The strongest documentation packages treat these outputs as interdependent. They are not separate deliverables produced to tick a list. They are coordinated views of one measured condition.
What good output looks like in practice
For technically informed clients, quality is not just about linework standards. It is about whether the drawings are ready to use. Good floor plans elevations sections should be clearly structured, logically layered, and proportionate to the intended stage of work. They should also reflect the building honestly, including where the geometry is imperfect.
That honesty matters. Over-simplification can make a survey set easier to read in the short term, but it creates risk if design decisions are then made against a sanitised version of the building. The right level of abstraction depends on the project. Early feasibility may not need every minor deviation modelled. Detailed design on a constrained existing structure probably does.
This is where communication with the documentation provider becomes important. The best results come from a brief that defines intended use, required level of detail, and any known problem areas. If the project includes complex roof forms, heritage façades, basement interfaces, or difficult access, those conditions should shape the survey and documentation strategy from the outset.

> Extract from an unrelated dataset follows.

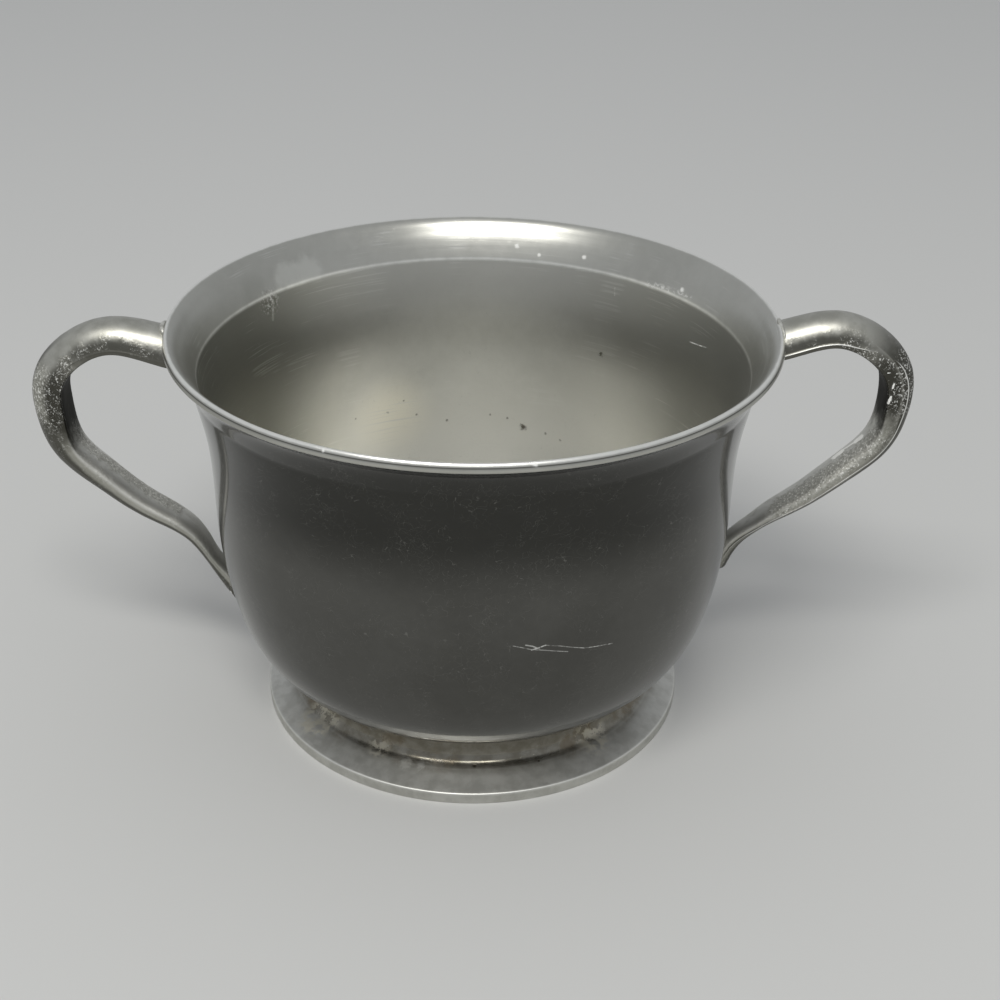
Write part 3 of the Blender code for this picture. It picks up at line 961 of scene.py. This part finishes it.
def read_mark(mesh, label, size=1):
    """The values of one mark on the points of a mesh."""
    values = np.empty(len(mesh.vertices) * size)
    mesh.attributes[label].data.foreach_get("vector" if size == 3 else "value", values)
    return values.reshape(-1, size)


def rim_path(stations, points_round=108, lift=0.00002):
    """Where the surface of a handle leaves the cup's wall at the root, all round the handle."""
    spine, out = vertices_of(stations), read_mark(stations, "out", 3)
    width, thick, ledge = [read_mark(stations, label)[:, 0] for label in ("width", "thick", "ledge")]
    path = []
    for turn in np.linspace(0.0, math.tau, points_round, endpoint=False):
        power = INNER_POWER if turn > math.pi else 2.0
        norm = (abs(math.cos(turn)) ** power + abs(math.sin(turn)) ** power) ** (1 / power)
        across, rise = math.cos(turn) / norm, math.sin(turn) / norm
        reach = thick / 2 + ledge * (1 if rise < 0 else -1)
        line = spine + out * (ledge + rise * reach)[:, None]
        line[:, 1] += across * width / 2
        off, _ = nearest_face(line[1:STATIONS // 3])
        leaves = int(np.argmax(off > lift))
        share = (lift - off[leaves - 1]) / (off[leaves] - off[leaves - 1])
        path.append(line[leaves] * (1 - share) + line[leaves + 1] * share)
    return np.array(path)


def bed_path(stations, side):
    """A loop on the belly round the bed of a handle's tail."""
    spine = vertices_of(stations)
    width = read_mark(stations, "width")[:, 0]
    run = run_lengths(spine)
    rows = np.flatnonzero((run[-1] - run < TAIL_LANDING + 0.0016) & (width > 0.0006))
    _, nearest = nearest_face(spine[rows])
    radius, height = face_points[nearest].T
    turn = BED_SHARE * width[rows] / radius
    edges = [np.stack([side * radius * np.cos(turn), edge * radius * np.sin(turn), height], axis=-1)
             for edge in (-1, 1)]
    return np.vstack([edges[0], edges[1][::-1]])


joints = (
    ("bead_left_rim", "solder_left_rim", rim_path(left_stations, lift=0.0004), 0.00045, 11),
    ("bead_right_rim", "solder_right_rim", rim_path(right_stations), 0.00030, 12),
    ("bead_left_tail", "solder_left_tail", bed_path(left_stations, -1), 0.00022, 13),
    ("bead_right_tail", "solder_right_tail", bed_path(right_stations, 1), 0.00020, 14),
)
for name, node, path, radius, seed in joints:
    line = marked_line(name, path, {}, closed=True)
    piece = built(name, line, bead, {"Radius": radius, "Seed": seed, "Material": finishes["tin_solder"]})
    press_out(piece, BEAD_SUNK)
    belongs(piece, "solder", node)

# %% [markdown]
# ## Finishes
# Every finish here starts from the same place: Object coordinates in millimetres, so one unit of a
# pattern is one millimetre on the metal. The direction round the axis, as a point on a unit circle,
# gives patterns that run round the cup without a seam. Metal is all reflection, so the finish lives in
# how rough it is and in very small bumps as much as in its colour.

# %% A finish and its common parts
class Finish(Bench):
    """The node tree of one metal finish."""

    def __init__(self, material):
        material.use_nodes = True
        super().__init__(material.node_tree)
        self.name = material.name
        self.shader = material.node_tree.nodes["Principled BSDF"]
        place = self.add("ShaderNodeTexCoord", None, None, "Object")
        self.place = self.scaled(place, 1000.0)
        self.x, self.y, self.z = self.parts(self.place)
        flat = self.vector(self.x, self.y, 0.0)
        self.radius = self.along("LENGTH", flat, out="Value")
        self.round = self.along("NORMALIZE", flat)
        self.torn = self.cloud(21, 2.2, 3.0, 0.7)

    def mark(self, label):
        return self.add("ShaderNodeAttribute", {"attribute_name": label}, None, "Fac")

    def shifted(self, seed, stretch=(1.0, 1.0, 1.0)):
        """The place in mm, stretched and moved, so that patterns with other seeds differ."""
        moved = self.along("ADD", self.place, (seed * 17.3, seed * 5.9, seed * 11.1))
        return self.along("MULTIPLY", moved, stretch)

    def turned(self, along, fine, coarse, seed):
        """Coordinates for marks that run round the axis: fine along the outline, long round it."""
        ring = self.scaled(self.round, coarse)
        rx, ry, _ = self.parts(ring)
        return self.vector(rx + seed * 3.1, ry, along * fine)

    def cloud(self, seed, scale, detail=2.0, roughness=0.5):
        """A noise over the metal, its own for each seed."""
        return self.noise(self.shifted(seed), scale, detail, roughness)

    def hairlines(self, seed, angle, size, thin, cover):
        """Fine scratches in one direction: the level lines of a long drawn noise, broken up by another."""
        lain = self.add("ShaderNodeMapping", None, {
            "Vector": self.shifted(seed), "Rotation": angle, "Scale": (1.0 / size, 0.035 / size, 1.0 / size),
        })
        field = self.noise(lain, 1.0, 1.0, 0.5, 0.4)
        line = self.ease(abs(field - 0.5), 0.0, thin, 1.0, 0.0)
        return line * self.ease(self.cloud(seed + 3, 0.16), cover, cover + 0.12)

    def spot(self, centre, size, edge=0.6, ragged=0.0):
        """A soft patch at a place in mm, round or with a ragged outline."""
        away = self.along("DISTANCE", self.place, centre, out="Value")
        if ragged:
            away = away + (self.torn - 0.5) * (ragged * size)
        return self.ease(away, size * (1 - edge), size, 1.0, 0.0)

    def patches(self, make, rows):
        """The strongest of several spots or strokes, each made from its own row of values."""
        return self.most(*[make(*row) for row in rows])

    def strokes(self, places, width):
        """A soft thin line along several places in mm."""
        return self.patches(self.stroke, [(a, b, width) for a, b in zip(places, places[1:])])

    def layered(self, colour, *layers):
        """The colour with each layer laid over it: a mask and the colour that it brings."""
        for mask, laid in layers:
            colour = self.colour(mask, colour, laid)
        return colour

    def stroke(self, start, end, width):
        """A soft thin line between two places in mm."""
        start, end = np.array(start, float), np.array(end, float)
        span = end - start
        from_start = self.along("SUBTRACT", self.place, tuple(start))
        share = self.along("DOT_PRODUCT", from_start, tuple(span / span.dot(span)), out="Value")
        share = share.maths("MAXIMUM", 0.0).maths("MINIMUM", 1.0)
        nearest = self.scaled(self.vector(*map(float, span)), share)
        away = self.along("DISTANCE", from_start, nearest, out="Value")
        return self.ease(away, 0.2 * width, width, 1.0, 0.0)

    def finish(self, colour, roughness, height, distance, scattering=None):
        """Joins colour, roughness and a height in units of the distance to the shader.

        A fresh scratch or a torn grain throws light every way, so it mirrors less and looks bright from
        any side: that is what scattering stands for.
        """
        bump = self.add("ShaderNodeBump", None, {"Distance": distance, "Height": height})
        joined = {"Base Color": colour, "Roughness": roughness, "Normal": bump}
        if scattering:
            joined["Metallic"] = 1.0 - scattering * 0.85
        else:
            self.shader.inputs["Metallic"].default_value = 1.0
        for label, value in joined.items():
            self.tree.links.new(value.socket, self.shader.inputs[label])
        print(self.name, len(self.tree.nodes), "nodes")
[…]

Choosing the right level of documentation
Not every project needs the same depth of output. A straightforward internal refurbishment may require accurate plans and a limited number of sections. A listed property may need extensive elevations and additional sectional information to support approvals and design development. A complex commercial building may call for CAD drawings alongside a Revit model so teams can coordinate in the environment that suits them best.
The key is not to over-specify by default, but not to under-specify either. The cheapest drawing set can become the most expensive if it triggers return visits, remeasurement, or redesign. Equally, a very detailed output is only useful if the project genuinely needs that level of information. Good documentation partners will usually advise on scope with that balance in mind.
For firms working across England and Scotland, where building stock ranges from straightforward modern shells to highly irregular historic fabric, that judgement matters. Survey methodology and output structure should respond to the building, not force every project into the same template.
Why dependable drawings save time beyond Stage 1
Accurate existing drawings are often justified on risk grounds, but they also have a direct productivity benefit. When teams receive clean, dependable files, they spend less time checking dimensions, less time redrawing backgrounds, and less time resolving contradictions between plan and section. That improves internal efficiency before any design gain is even considered.
It also supports better communication across disciplines. Structural engineers, MEP consultants, heritage advisers, and planning teams all rely on the same base information in different ways. If the geometry is consistent, coordination becomes calmer and more predictable. If it is not, each discipline starts creating its own workarounds.
That is why precision-first documentation has practical value well beyond the survey stage. It gives the project a firmer starting point and reduces the number of small uncertainties that grow into expensive questions later.
When you are commissioning floor plans elevations sections, the real question is not whether you need them. It is whether they will stand up to the decisions your team needs to make next. Getting that right at the start is usually the quietest way to keep a project moving well.